Table 1. Estimated levelized cost of new generation resources, 2018 
    U.S. average levelized costs (2011 $/megawatthour) for plants entering service in 2018
Plant type Capacity factor (%) Levelized capital cost Fixed O&M Variable O&M (including fuel) Transmission investment Total system levelized cost
Dispatchable Technologies
Conventional Coal 85 65.7 4.1 29.2 1.2 100.1
Advanced Coal 85 84.4 6.8 30.7 1.2 123.0
Advanced Coal with CCS 85 88.4 8.8 37.2 1.2 135.5
Natural Gas-fired
Conventional Combined Cycle 87 15.8 1.7 48.4 1.2 67.1
Advanced Combined Cycle 87 17.4 2.0 45.0 1.2 65.6
Advanced CC with CCS 87 34.0 4.1 54.1 1.2 93.4
Conventional Combustion Turbine 30 44.2 2.7 80.0 3.4 130.3
Advanced Combustion Turbine 30 30.4 2.6 68.2 3.4 104.6
Advanced Nuclear 90 83.4 11.6 12.3 1.1 108.4
Geothermal 92 76.2 12.0 0.0 1.4 89.6
Biomass 83 53.2 14.3 42.3 1.2 111.0
Non-Dispatchable Technologies
Wind 34 70.3 13.1 0.0 3.2 86.6
Wind-Offshore 37 193.4 22.4 0.0 5.7 221.5
Solar PV1 25 130.4 9.9 0.0 4.0 144.3
Solar Thermal 20 214.2 41.4 0.0 5.9 261.5
Hydro2 52 78.1 4.1 6.1 2.0 90.3

1Costs are expressed in terms of net AC power available to the grid for the installed capacity.
2As modeled, hydro is assumed to have seasonal storage so that it can be dispatched within a season, but overall operation is limited by resources available by site and season.
Note: These results do not include targeted tax credits such as the production or investment tax credit available for some technologies, which could significantly affect the levelized cost estimate. For example,new solar thermal and PV plants are eligible to receive a 30 percent investment tax credit on capital expenditures if placed in service before the end of 2016, and 10 percent thereafter. New wind, geothermal, biomass, hydroelectric, and landfill gas plants are eligible to receive either: (1) a $22 per MWh ($11 per MWh for technologies other than wind, geothermal and closed-loop biomass) inflation-adjusted production tax credit over the plant's first ten years of service or (2) a 30 percent investment tax credit, if placed in service before the end of 2013, or (2012, for wind only).
Source: U.S. Energy Information Administration, Annual Energy Outlook 2013, December 2012, DOE/EIA-0383(2012).

As mentioned above, the costs shown in Table 1 are national averages. However, as shown in Table 2, there is significant regional variation in levelized costs based on local labor markets and the cost and availability of fuel or energy resources such as windy sites. For example, levelized wind costs for incremental capacity coming on line in 2018 range from $73.5/MWh in the region with the best available resources in 2018 to $99.8/MWh in regions where levelized costs are highest due to lower quality wind resources and/or higher capital costs at the best sites where additional wind capacity could be added. Costs shown for wind may include additional costs associated with transmission upgrades needed to access remote resources, as well as other factors that markets may or may not internalize into the market price for wind power.
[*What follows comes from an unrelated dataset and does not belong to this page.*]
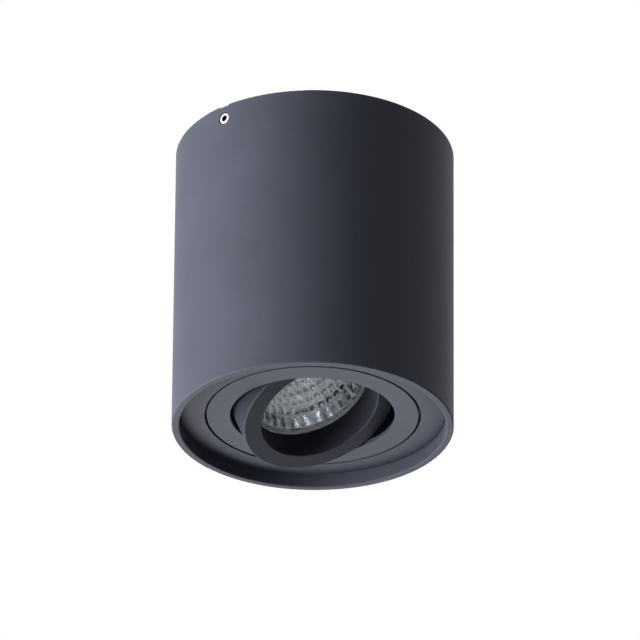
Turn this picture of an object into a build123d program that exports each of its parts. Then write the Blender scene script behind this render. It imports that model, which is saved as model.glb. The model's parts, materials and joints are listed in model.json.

Table 2. Regional variation in levelized cost of new generation resources, 2018 
  Range for total system levelized costs (2011 $/megawatthour) for plants entering service in 2018
Plant type Minimum Average Maximum
Dispatchable Technologies
Conventional Coal 89.5 100.1 118.3
Advanced Coal 112.6 123.0 137.9
Advanced Coal with CCS 123.9 135.5 152.7
Natural Gas-fired
Conventional Combined Cycle 62.5 67.1 78.2
Advanced Combined Cycle 60.0 65.6 76.1
Advanced CC with CCS 87.4 93.4 107.5
Conventional Combustion Turbine 104.0 130.3 149.8
Advanced Combustion Turbine 90.3 104.6 119.0
Advanced Nuclear 104.4 108.4 115.3
Geothermal 81.4 89.6 100.3
Biomass 98.0 111.0 130.8
Non-Dispatchable Technologies
Wind 73.5 86.6 99.8
Wind-Offshore 183.0 221.5 294.7
Solar PV1 112.5 144.3 224.4
Solar Thermal 190.2 261.5 417.6
Hydro2 58.4 90.3 149.2
1Costs are expressed in terms of net AC power available to the grid for the installed capacity.
2As modeled, hydro is assumed to have seasonal storage so that it can be dispatched within a season, but overall operation is limited by resources available by site and season.
Note: The levelized costs for non-dispatchable technologies are calculated based on the capacity factor for the marginal site modeled in each region, which can vary significantly by region. The capacity factor ranges for these technologies are as follows: Wind – 30% to 39%, Wind Offshore – 33% to 42%, Solar PV- 22% to 32%, Solar Thermal – 11% to 26%, and Hydro – 30% to 65%. The levelized costs are also affected by regional variations in construction labor rates and capital costs as well as resource availability.
Source: U.S. Energy Information Administration, Annual Energy Outlook 2013, December 2012, DOE/EIA-0383(2012)

 


Footnotes

12018 is shown because the long lead time needed for some technologies means that the plant could not be brought on line prior to 2018 unless it was already under construction.

2 The full report is available at http://www.eia.gov/outlooks/aeo/er/index.cfm.

3 The specific assumptions for each of these factors are given in the Assumptions to the Annual Energy Outlook, available at http://www.eia.gov/outlooks/aeo/assumptions/.

4 These results do not include targeted tax credits such as the production or investment tax credit available for some technologies. Costs are estimated using tax depreciation schedules consistent with current law, which vary by technology.